Public financial guidance consultation – LITRG response

01 August 2016

The way the government offers guidance on financial matters such as pensions and debt is changing. Tax is an often-neglected consideration and the new pensions and general money guidance bodies must address this.

The government is proposing to change the structure of how it offers financial guidance to the public. The intention is twofold:

  • To abolish the Money Advice Service and not have a government-sponsored website or service directly offering general money advice, instead providing external funding to help others, such as third sector bodies, to bolster their services and information.
  • To merge the functions of the Pensions Advisory Service with Pension Wise, creating a single point for government-sponsored guidance on pensions matters.  

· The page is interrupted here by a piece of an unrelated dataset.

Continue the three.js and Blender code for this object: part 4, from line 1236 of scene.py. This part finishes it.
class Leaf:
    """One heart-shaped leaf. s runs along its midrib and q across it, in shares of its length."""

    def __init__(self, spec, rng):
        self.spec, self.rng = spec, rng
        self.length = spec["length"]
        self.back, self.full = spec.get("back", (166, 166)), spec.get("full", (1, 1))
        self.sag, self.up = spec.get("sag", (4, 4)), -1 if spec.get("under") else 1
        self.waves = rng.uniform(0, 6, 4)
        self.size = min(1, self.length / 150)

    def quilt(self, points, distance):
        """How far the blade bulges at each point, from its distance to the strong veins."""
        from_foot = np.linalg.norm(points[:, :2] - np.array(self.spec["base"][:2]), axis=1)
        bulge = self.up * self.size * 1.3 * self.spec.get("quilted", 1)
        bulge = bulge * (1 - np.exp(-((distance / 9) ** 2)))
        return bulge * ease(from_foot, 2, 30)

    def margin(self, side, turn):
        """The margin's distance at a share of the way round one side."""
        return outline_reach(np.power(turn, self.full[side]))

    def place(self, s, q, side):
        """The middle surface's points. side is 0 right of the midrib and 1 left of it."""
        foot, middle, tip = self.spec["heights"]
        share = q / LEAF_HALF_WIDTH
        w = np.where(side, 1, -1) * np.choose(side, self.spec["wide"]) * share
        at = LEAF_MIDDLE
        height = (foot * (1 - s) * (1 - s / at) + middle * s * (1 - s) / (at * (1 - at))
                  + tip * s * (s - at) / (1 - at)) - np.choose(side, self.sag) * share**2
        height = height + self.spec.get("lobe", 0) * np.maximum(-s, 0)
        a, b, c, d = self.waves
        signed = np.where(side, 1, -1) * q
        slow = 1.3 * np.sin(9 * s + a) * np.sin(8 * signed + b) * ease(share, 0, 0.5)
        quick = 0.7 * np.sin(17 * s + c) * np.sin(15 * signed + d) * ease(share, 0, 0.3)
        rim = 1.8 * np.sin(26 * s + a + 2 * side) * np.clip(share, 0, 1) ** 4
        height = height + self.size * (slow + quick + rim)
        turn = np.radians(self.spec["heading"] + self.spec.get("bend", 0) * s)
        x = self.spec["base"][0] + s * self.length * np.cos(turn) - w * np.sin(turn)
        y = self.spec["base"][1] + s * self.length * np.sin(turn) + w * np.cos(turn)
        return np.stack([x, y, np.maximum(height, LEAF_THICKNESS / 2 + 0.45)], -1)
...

In response to the most recent consultation, LITRG broadly welcomed these proposals. There is a clear need for a unified and co-ordinated service providing the average consumer, who cannot afford normal professional consultants’ fees, with advice of high and reliable quality on matters affecting their finances, debts and pensions. At present, such free-at-point-of-use services are fragmented, can advise only from their particular standpoint, and are unable to pass clients seamlessly to specialist agencies. 

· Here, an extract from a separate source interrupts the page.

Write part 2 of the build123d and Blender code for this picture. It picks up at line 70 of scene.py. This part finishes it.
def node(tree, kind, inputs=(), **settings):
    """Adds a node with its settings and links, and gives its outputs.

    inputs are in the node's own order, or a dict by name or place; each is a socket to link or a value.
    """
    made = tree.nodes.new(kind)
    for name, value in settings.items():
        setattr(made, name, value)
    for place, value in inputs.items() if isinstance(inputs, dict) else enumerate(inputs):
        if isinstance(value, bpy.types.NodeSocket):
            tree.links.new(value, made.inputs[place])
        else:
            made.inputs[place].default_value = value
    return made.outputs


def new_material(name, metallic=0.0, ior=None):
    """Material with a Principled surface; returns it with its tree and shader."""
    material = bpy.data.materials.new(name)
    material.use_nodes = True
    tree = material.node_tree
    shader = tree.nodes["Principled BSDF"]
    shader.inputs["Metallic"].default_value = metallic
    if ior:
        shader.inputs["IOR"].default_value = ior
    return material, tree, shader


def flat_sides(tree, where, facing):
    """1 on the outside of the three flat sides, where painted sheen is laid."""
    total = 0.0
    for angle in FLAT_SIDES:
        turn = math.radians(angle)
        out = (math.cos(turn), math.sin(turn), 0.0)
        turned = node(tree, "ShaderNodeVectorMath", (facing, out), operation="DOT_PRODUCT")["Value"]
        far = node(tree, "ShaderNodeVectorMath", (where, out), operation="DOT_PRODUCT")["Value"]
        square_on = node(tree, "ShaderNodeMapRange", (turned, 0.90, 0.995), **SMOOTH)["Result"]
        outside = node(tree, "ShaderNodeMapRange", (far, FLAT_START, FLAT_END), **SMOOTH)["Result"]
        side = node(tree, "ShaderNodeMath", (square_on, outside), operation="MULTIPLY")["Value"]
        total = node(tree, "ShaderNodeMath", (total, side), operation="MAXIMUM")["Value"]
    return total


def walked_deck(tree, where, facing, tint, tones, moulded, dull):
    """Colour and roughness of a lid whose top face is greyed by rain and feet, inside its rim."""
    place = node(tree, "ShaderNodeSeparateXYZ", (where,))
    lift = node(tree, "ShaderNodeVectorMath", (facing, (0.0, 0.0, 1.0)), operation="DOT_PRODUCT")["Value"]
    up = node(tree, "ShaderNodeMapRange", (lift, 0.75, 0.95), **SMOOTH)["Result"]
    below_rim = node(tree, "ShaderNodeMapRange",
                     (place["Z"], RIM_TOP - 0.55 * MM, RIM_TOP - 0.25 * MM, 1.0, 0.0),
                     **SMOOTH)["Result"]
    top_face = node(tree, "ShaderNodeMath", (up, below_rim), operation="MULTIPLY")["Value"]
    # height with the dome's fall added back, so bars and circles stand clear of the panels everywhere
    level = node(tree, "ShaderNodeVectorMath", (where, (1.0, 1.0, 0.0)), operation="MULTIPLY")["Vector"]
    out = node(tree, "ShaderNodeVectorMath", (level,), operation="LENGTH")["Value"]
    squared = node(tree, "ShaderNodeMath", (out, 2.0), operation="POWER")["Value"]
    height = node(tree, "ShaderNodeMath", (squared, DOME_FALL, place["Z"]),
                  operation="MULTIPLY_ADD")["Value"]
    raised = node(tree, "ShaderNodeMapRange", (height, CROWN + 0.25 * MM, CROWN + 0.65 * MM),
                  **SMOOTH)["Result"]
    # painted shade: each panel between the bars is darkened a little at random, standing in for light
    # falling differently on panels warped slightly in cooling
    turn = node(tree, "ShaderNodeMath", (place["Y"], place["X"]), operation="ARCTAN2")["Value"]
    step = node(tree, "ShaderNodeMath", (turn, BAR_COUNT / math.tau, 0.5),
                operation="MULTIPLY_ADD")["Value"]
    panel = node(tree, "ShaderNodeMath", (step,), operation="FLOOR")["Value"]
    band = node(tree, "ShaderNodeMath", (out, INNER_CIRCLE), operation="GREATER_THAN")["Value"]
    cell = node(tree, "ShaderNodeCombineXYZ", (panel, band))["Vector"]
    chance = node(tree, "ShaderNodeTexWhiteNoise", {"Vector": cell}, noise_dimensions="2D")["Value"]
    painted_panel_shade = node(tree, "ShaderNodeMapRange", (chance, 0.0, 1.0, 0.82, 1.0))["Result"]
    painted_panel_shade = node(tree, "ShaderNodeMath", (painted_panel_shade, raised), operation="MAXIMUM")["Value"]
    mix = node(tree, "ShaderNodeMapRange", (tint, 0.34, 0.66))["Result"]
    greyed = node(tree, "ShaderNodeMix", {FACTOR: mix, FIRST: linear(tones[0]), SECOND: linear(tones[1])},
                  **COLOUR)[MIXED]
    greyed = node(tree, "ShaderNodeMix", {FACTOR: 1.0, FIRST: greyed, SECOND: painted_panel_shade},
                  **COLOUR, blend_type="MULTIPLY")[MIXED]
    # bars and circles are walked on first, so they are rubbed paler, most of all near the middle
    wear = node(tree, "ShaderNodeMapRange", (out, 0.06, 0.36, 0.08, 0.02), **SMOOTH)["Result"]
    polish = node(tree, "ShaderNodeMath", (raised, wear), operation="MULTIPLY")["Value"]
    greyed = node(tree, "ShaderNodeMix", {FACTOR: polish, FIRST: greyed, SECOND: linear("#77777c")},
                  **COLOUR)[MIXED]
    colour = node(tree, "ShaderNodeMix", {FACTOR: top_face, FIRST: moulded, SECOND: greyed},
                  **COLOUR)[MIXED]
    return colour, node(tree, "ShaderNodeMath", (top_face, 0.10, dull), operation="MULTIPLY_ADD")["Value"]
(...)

LITRG advocated that an overseeing arm’s-length agency, co-ordinating and distributing funding to frontline agencies (both voluntary and statutory) replaces the current unsatisfactory system, monitors the quality of the service they deliver and makes sure that smooth and effortless handovers take place between the different specialists. Thereby a simple-to-operate service will be made available for those who lack professional support through major decisions during their lifetime.

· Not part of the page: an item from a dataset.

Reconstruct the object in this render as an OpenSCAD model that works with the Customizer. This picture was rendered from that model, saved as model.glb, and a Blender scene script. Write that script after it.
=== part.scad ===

There are various pitfalls to overcome. For a start, it is increasingly difficult to differentiate between working age and retirement age, which means there is a need for close co-ordination between the two new bodies. We think the new pensions body should also cover the accumulation stage of pensions, such as auto-enrolment, as well as the decumulation stage.

Further, the relationship between any future web-based services provided by the new pensions body and the government’s main web portal, GOV.UK, needs careful consideration. In some parts, GOV.UK materials stray into ‘money guidance’ – for example, workplace pensions. We therefore recommend that, even if basic information is maintained on GOV.UK, links to further information and sources of help should be included in the material.

Tax debt is a particular area in which the public may not be well served. It is a specialist area, requiring the practitioner not merely to advise on the management of the debt but also, unlike most areas of general debt, to investigate whether it is justly due. All too often when advisers from the tax charities challenge HMRC on behalf of clients, the supposed debt turns out to be wrong or non-existent. We therefore argue that tax specialists should be funded to train debt advice agencies in this field and provide technical back-up.

A further point of concern for tax advisers was that the consultation suggested that debt management services might in future be restricted to those authorised under the Financial Conduct Authority. LITRG’s response recommended that tax and tax credits debts be excluded from any such proposal.